Anyways-- that is the crux of my problem.  What is the most efficient way to set this up?  Am I on the right track?  We host computing resources and need to let certain people have access to certain resources, but I'd like as fine grain a control as I can on that from the VPN side rather than having to implement server-side security to enforce the same rules.  But I can't seem how to figure out how to do that.

 

Thanks in advance for your help.  I've tried searching for this extensively and given the search terms I am using, I can never seem to dig up a reasonable answer for the exact question I'm posing.

    4 replies

    emnoc
    New Member
    July 24, 2015

    This did not work-- nobody could connect.  So next, I made one "Dialup - Cisco Firewall" tunnel interface, with both groups of users included, thinking I could enforce access control through policies in the firewall-- and then finally people could connect (but couldn't access any resources!).  This leads me to my first question.  Can you not have multiple seperate tunnels all coming in on the same interface using the same "method?" (which in this case is the "Dialup - Cisco Firewall" version?)  Logically I'm guessing it won't work because the firewall doesn't know which one to use before it gets to the XAUTH stage, given the user credentials, which by that point means we've already gotten past picking which tunnel.  But I'm not sure.  

     

    Actually this is how it's done and by groups. You provide the fwpolicy and group with the controls access or that group.

     

    Can you share what you have so far ? I believe the last  time I check forticookbook had a recipe just for this. If not, FTNT should create one ;)

     

     

    Ken

     

    Sylvia
    Explorer
    July 28, 2015

    Is it possible for you to work with aggressive mode instead of main mode?

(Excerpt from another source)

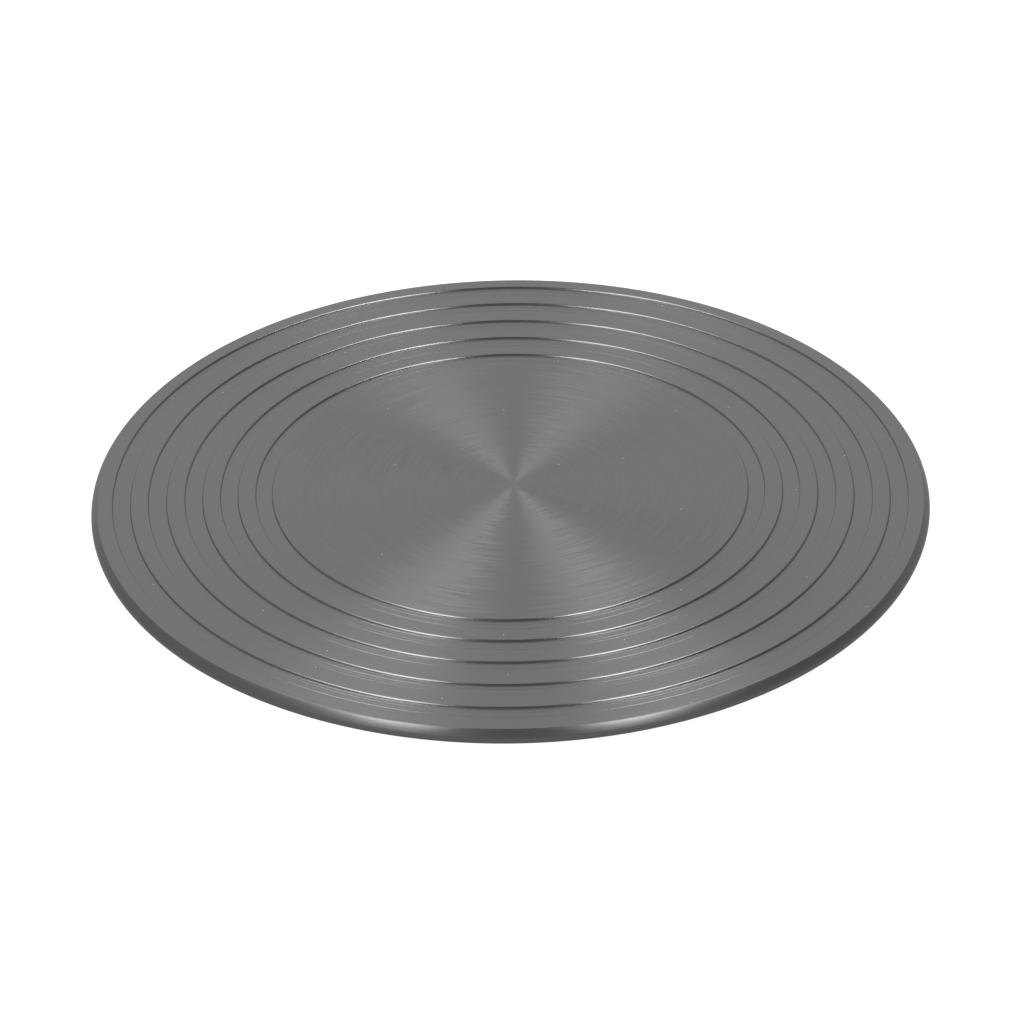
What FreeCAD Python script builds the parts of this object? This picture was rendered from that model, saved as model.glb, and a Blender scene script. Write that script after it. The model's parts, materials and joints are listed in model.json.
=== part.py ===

Then you can create two different tunnels (with different proposals or different IDs) and the clients can connect to the "right" tunnel.

    Endiel
    EndielAuthor
    New Member
    July 28, 2015

    Hello,

     

    Thanks for your responses.  To answer Sylvia, it's already using aggressive mode and XAUTH for user authentication.

     

    I'm still not sure what he problem is when I configure two of the exact same tunnels on the same interface with two seperate user groups-- nobody can connect when that is the case.

     

    In terms of user based policy control, however, I think I figured out how to do that and the problem was that when specifying pollicies for the VPN tunnel, you have to leave the source address as "all" if you want to assign a user or a group of users for a specific policy.  I found this in the cookbook indirectly and I think it's working.

     

    I would still like to know how to do it the other way however.

    Sylvia
    Explorer
    July 29, 2015

    Hm, it's difficult to say why neither tunnel comes up (when configured two different tunnels). At least one usergroup should be successful. Maybe we get more information if you send the output of

    diag deb enable

    diag deb appl ike -1

    when trying to build up a connection by the vpn client.

     

    To start negotiation with the right tunnel you need to configure different local IDs on both tunnels and the clients has to refer to them. Or you can use different proposals for phase 1 (this should work with v5.2.x).